In Italia ci sono attualmente decine di uffici giudiziari senza un capo ed in molti casi la ‘vacanza’ è addirittura di anni. Non si tratta, poi, di uffici periferici ma delle più importanti Procure del Paese, ad iniziare da quella di Napoli, la Procura per numero di pm più grande d’Europa. È questa l’eredità lasciata dalla scorsa consiliatura del Csm che ha trascorso mesi a discutere delle chat dell’ex presidente dell’Associazione nazionale magistrati Luca Palamara.

Il vicepresidente del Csm Fabio Pinelli, nella sua ultima visita istituzionale al Palazzo di giustizia di Lecce, si è dichiarato, ancora una volta, “orgoglioso del cambio di passo che stiamo registrando nel tasso di definizione delle pratiche, superiore del 30 per cento rispetto al recente passato”. “Un risultato – ha aggiunto – che ci è stato riconosciuto anche dal presidente della Repubblica”.

Di tale risultato non si può non essere contenti anche perché, seppur a metà, Pinelli è riuscito ad abolire la “settimana bianca” concessa da decenni ai consiglieri del Csm per ‘curare il territorio’ come se fossero politici eletti al Parlamento.

Tuttavia, non pare che all’aumento della ‘quantità’, che non è in discussione, sia seguita di pari passo un aumento della ‘qualità’ delle decisioni, dal momento che per la Procura di Napoli, ma anche per quella di Torino o per il Tribunale di Milano, tanto per fare qualche esempio, la nomina del dirigente non è ancora all’ordine del giorno, pur essendo tali sedi scoperte da anni.

Le nomine, va ricordato, continuano ad essere caratterizzate dal vecchio vizio del correntismo. La recente pratica di collocamento fuori ruolo del presidente della Corte di Appello di Potenza Patrizia Sinisi destinata ad un ufficio dirigenziale del Ministero della giustizia, coinvolta nelle chat di Palamara, è infatti passata soltanto grazie alla immotivata astensione dei quattro consiglieri di Unicost corrente alla quale appartiene la Sinisi. La pratica per la nomina del procuratore della Repubblica di Firenze, che dovrebbe andare in Plenum il mese prossimo, ha registrato una divisione tra le correnti a seconda del candidato preferendo la sinistra giudiziaria il correntizzato storico di Magistratura democratica Ettore Squillace Greco, procuratore di Livorno, mentre la corrente moderata di Magistratura indipendente ha preferito il “proprio” candidato Filippo Spiezia, ex toga di Eurojust, che in quinta commissione ha ottenuto tre voti.

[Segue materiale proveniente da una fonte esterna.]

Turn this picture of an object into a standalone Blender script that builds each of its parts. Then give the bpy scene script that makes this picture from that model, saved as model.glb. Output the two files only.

Ha suscitato inoltre perplessità la decisione adottata dal Plenum il 3 maggio scorso di costituirsi nel giudizio di ottemperanza davanti al Consiglio di Stato per difendere la nomina del procuratore aggiunto di Roma Stefano Pesci. Il Tar Lazio prima e il Consiglio di Stato poi avevano infatti affermato che nel partecipare alla procedura di nomina Pesci, sottacendo la situazione di incompatibilità derivante dal rapporto di coniugio con l’altro procuratore aggiunto di Roma Nunzia D’Elia, avrebbe commesso un illecito disciplinare e forse anche penale.

Pinelli dovrebbe porsi allora il problema non tanto dell’aumento della produttività quanto di quello della opportunità delle delibere adottate poiché non può di certo ritenersi conforme alle norme di legge la decisione di costituirsi in giudizio per difendere una condotta doppiamente illecita avendo il Csm, al contrario, il compito di perseguire le condotte illegali poste in essere dai magistrati e non certo tutelarle e difenderle anche nelle sedi giurisdizionali. Ma è noto che Pesci così come la moglie Nunzia D’Elia vantino una lunga militanza nelle file di Magistratura democratica che da sempre esercita un forte condizionamento sull’attività dell’associazionismo giudiziario, non disdegnando invasioni di campo, come criticare le decisioni del governo, vedasi quella di avviare un’azione disciplinare nei confronti dei magistrati di Milano che avevano messo ai domiciliari Artem Uss.
C’è da auspicarsi, quindi, che all’aumento di produttività tanto decantato Pinelli faccia conseguire anche un recupero di credibilità del Csm finalmente libero da condizionamenti correntizi.